Our focus became clear. Finding what they are looking for quickly is what parents need to spend their valuable time with their kids. We decided to base our prototype on filtering and multi filtering function because it is useful for getting wanted information quickly.

 

was to make the prototype concept, define a concept test, present the prototype and test it. 

We went through 2 phases in the concept development:

1. Low-fi prototype with Balsamic Wireframes

2. Macro prototype with Adobe XD

As stated in the previous step, our prototype was based on exploring and filtering options. Parents would be able to explore Outdoor, Indoor, DIY, Games and Adventure activities and filter activities by Weather, Duration, Location and Activity Type. 

The last phase of our project was to define a test plan of what research techniques we would use and what questions we would ask. We also supposed to add a proposed write up of the results from testing.

 

Why it was not easy working on the project? What I have learned!

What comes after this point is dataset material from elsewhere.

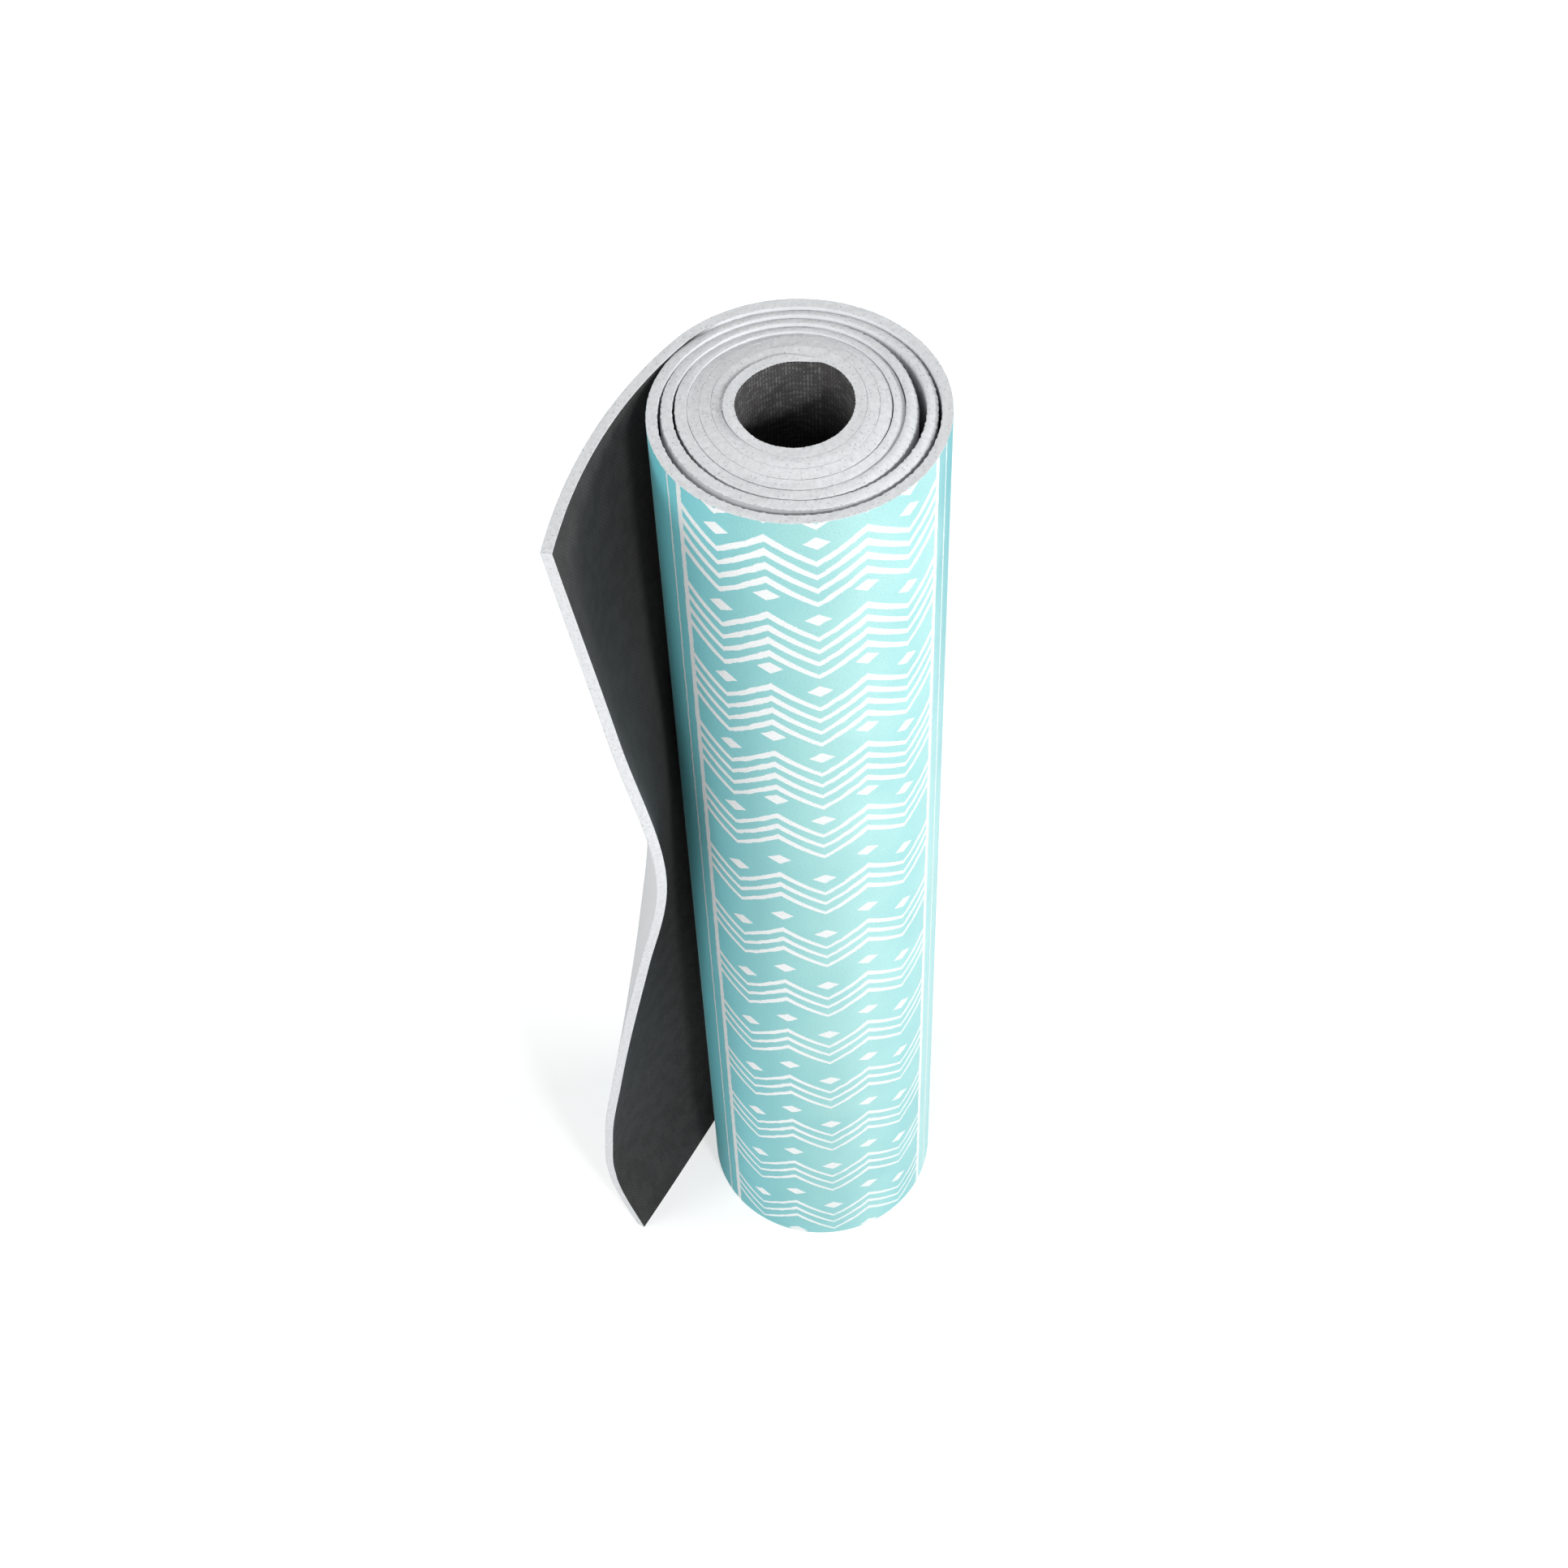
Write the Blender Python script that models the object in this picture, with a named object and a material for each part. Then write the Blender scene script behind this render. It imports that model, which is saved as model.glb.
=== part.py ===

1. Blank artboard looked scary

When we had started our project the blank artboard became one of my greatest fear. I was staring at the whitespace within my artboard and asking myself what to do now? How to start?

 

2. Team work is not always easy

User experience is really a team sport. I worked with my colleagues who had different backgrounds, ideas and sometimes it was difficult for us to work on the same path. However, I realized that my role was not to come up with the best idea, but to listen and watch more. It is equally important to hone our ability to pull different ideas together.

 

3. Rejection should become routine

I realized that when we evaluated design as an activity, we spent a lot of our time getting it wrong. There is often a possibility of our ideas rejection. A very small amount of our time will be spent getting it right.  But the rejection is only a rejection of an idea and it is part of the process.

 

4. Ideas need to be worked on

Somehow, I got used to this idea that the first design is not going to be very close to the final version. Artists work with an idea. They nurture it. This does not require ingenuity or creative genius. Some experts say it does not necessarily require a lot of experience either. In my opinion, it simply requires hard work to push through iteration after iteration.

 

Finally, I can say that going through the entire process of this project work I gained useful knowledge and new abilities. Some new perspectives have been opened that lead me to blue-sky thinking!